Taking the \(\lim \sup \) as \(t\rightarrow \infty \) and utilizing (31) , we get

$$\begin{aligned} Rl\le \left( \beta +1\right) \frac{R+\varepsilon }{\left( l-\varepsilon \right) ^{\beta }}-\liminf _{t\rightarrow \infty }\frac{\lambda ^{\beta }}{ \sigma \left( t\right) }\int _{T}^{t}\dfrac{\tau ^{\beta +1}}{a(\tau )} \varphi (\tau )b(\tau )\Delta \tau . \end{aligned}$$

Since \(\varepsilon >0\) and \(0<\lambda <1\) are arbitrary, we see

$$\begin{aligned} \liminf _{t\rightarrow \infty }\frac{1}{\sigma \left( t\right) }\int _{T}^{t} \dfrac{\tau ^{\beta +1}}{a(\tau )}\varphi (\tau )b(\tau )\Delta \tau \le \frac{R}{l^{\beta }}\left( \beta +1-l^{\beta +1}\right) . \end{aligned}$$
(49)

Substituting (48) into (49) , we achieve

$$\begin{aligned} \liminf _{t\rightarrow \infty }\frac{1}{\sigma \left( t\right) }\int _{T}^{t} \dfrac{\tau ^{\beta +1}}{a(\tau )}\varphi (\tau )b(\tau )\Delta \tau \le \frac{1}{l^{\beta \left( \beta +1\right) }}\left( 1-\frac{l^{\beta +1}}{ \beta +1}\right) , \end{aligned}$$

which contradicts the condition (47) . The proof is completed. \(\square \)
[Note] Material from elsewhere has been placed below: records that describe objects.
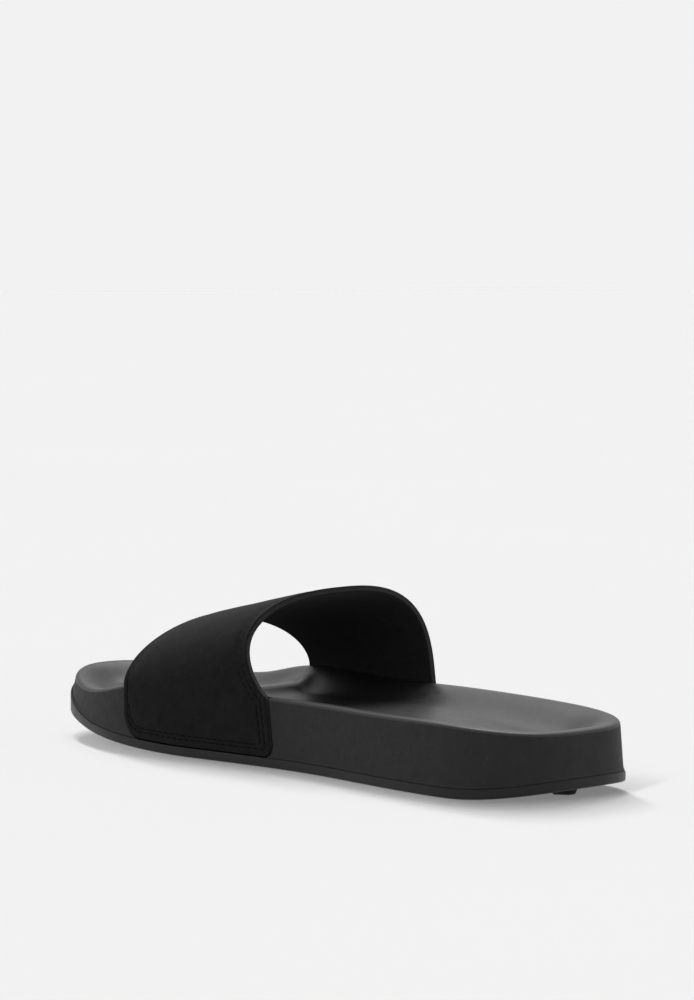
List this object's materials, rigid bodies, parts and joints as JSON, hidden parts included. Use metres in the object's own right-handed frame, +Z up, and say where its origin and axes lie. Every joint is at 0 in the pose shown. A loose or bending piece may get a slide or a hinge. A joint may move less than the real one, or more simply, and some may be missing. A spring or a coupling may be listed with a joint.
{
  "type": "slide sandal",
  "caption": "Right-foot sport slide sandal: moulded footbed sole with a rubber outsole and one wide padded strap over the instep, open at toe and heel.",
  "frame": {"origin": "on the floor, under the middle of the shoe's length and width", "axes": "+X towards the toe, +Y towards the medial (big toe) side, +Z up; the shoe stands on z = 0"},
  "size_m": [0.28, 0.0999, 0.0698],
  "materials": {
    "outsole_rubber": "dull black rubber, lightly grained",
    "midsole_foam": "matte charcoal moulded foam with a fine skin grain",
    "strap_fabric": "very matte black coated fabric over padding, twin seams along its edges"
  },
  "bodies": {
    "root": {"outsole": "outsole_rubber", "midsole": "midsole_foam", "strap": "strap_fabric"}
  },
  "joints": []
}
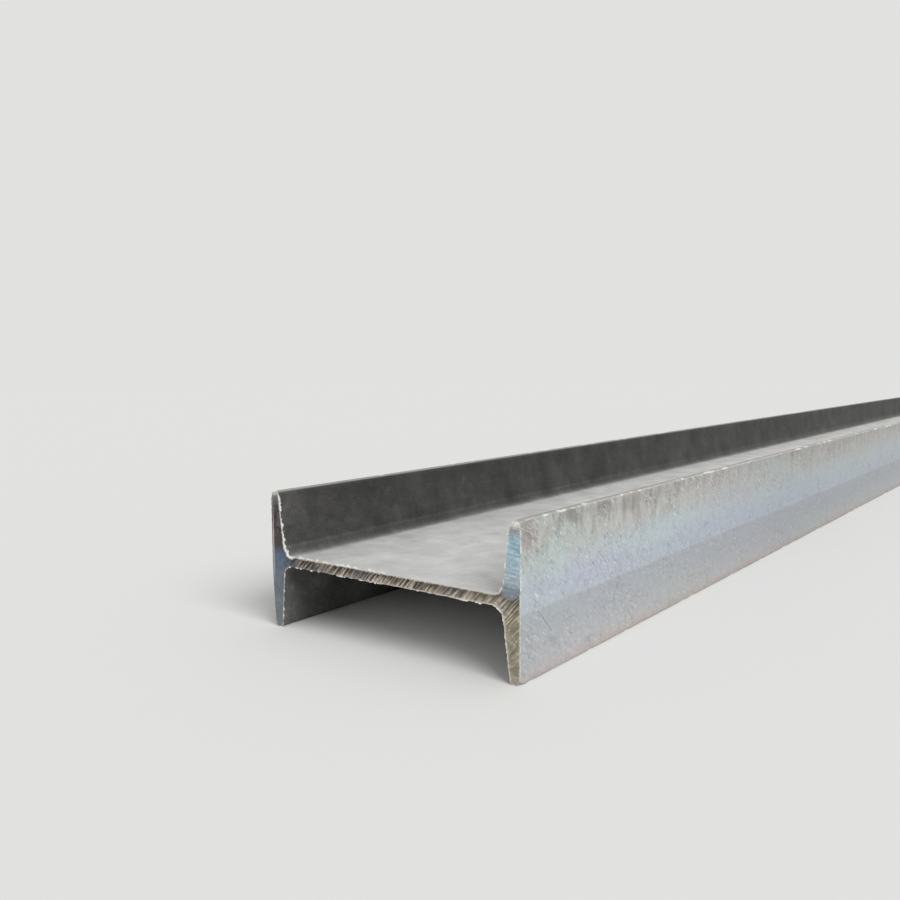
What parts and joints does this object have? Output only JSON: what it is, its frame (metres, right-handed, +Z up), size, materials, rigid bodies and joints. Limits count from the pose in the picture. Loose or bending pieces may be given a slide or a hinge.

3 Discussions and Conclusions

  1. (1)

    In this paper, several new Nehari-type criteria are presented that can be applied to Eq. (1) are valid for various types of time scales, e.g., \(\mathbb {T}=\mathbb {R},\mathbb {T}=\mathbb {Z},\mathbb {T}=h \mathbb {Z}\) with \(h>0\), \(\mathbb {T}=q^{\mathbb {N}_{0}}\) with \(q>1\), etc. (see [9]).

  2. (2)

    The results in this paper are including the both cases and also we do not need to assume \(k(t)\ge t\) or \(k(t)\le t\), for all sufficiently large t.

  3. (3)

    We note that Theorems 2 and 3 improve Theorem 4, namely, conditions (36) and (41) improve (47) ; see the following details:

    $$\begin{aligned} \frac{1}{\sigma \left( t\right) }\int _{T}^{\sigma \left( t\right) }\dfrac{ \tau ^{\beta +1}}{a(\tau )}\varphi (\tau )b(\tau )\Delta \tau\ge & {} \frac{1}{ \sigma \left( t\right) }\int _{T}^{t}\dfrac{\tau ^{\beta +1}}{a(\tau )} \varphi (\tau )b(\tau )\Delta \tau \\\le & {} \frac{1}{t}\int _{T}^{t}\dfrac{\tau ^{\beta +1}}{a(\tau )}\varphi (\tau )b(\tau )\Delta \tau \end{aligned}$$

    and

    $$\begin{aligned} 1-\frac{l^{\beta }}{\beta +1}\le 1-\frac{l^{\beta +1}}{\beta +1}. \end{aligned}$$
  4. (4)

    It would be interesting to extend the sharp Nehari-type criterion that the solutions of the second-order Euler differential equation \(y^{\prime \prime }(t)+\dfrac{\gamma }{t^{2}}y(t)=0\) are oscillatory when \(\gamma >\dfrac{1}{4}\) to a second-order dynamic equation, see [32].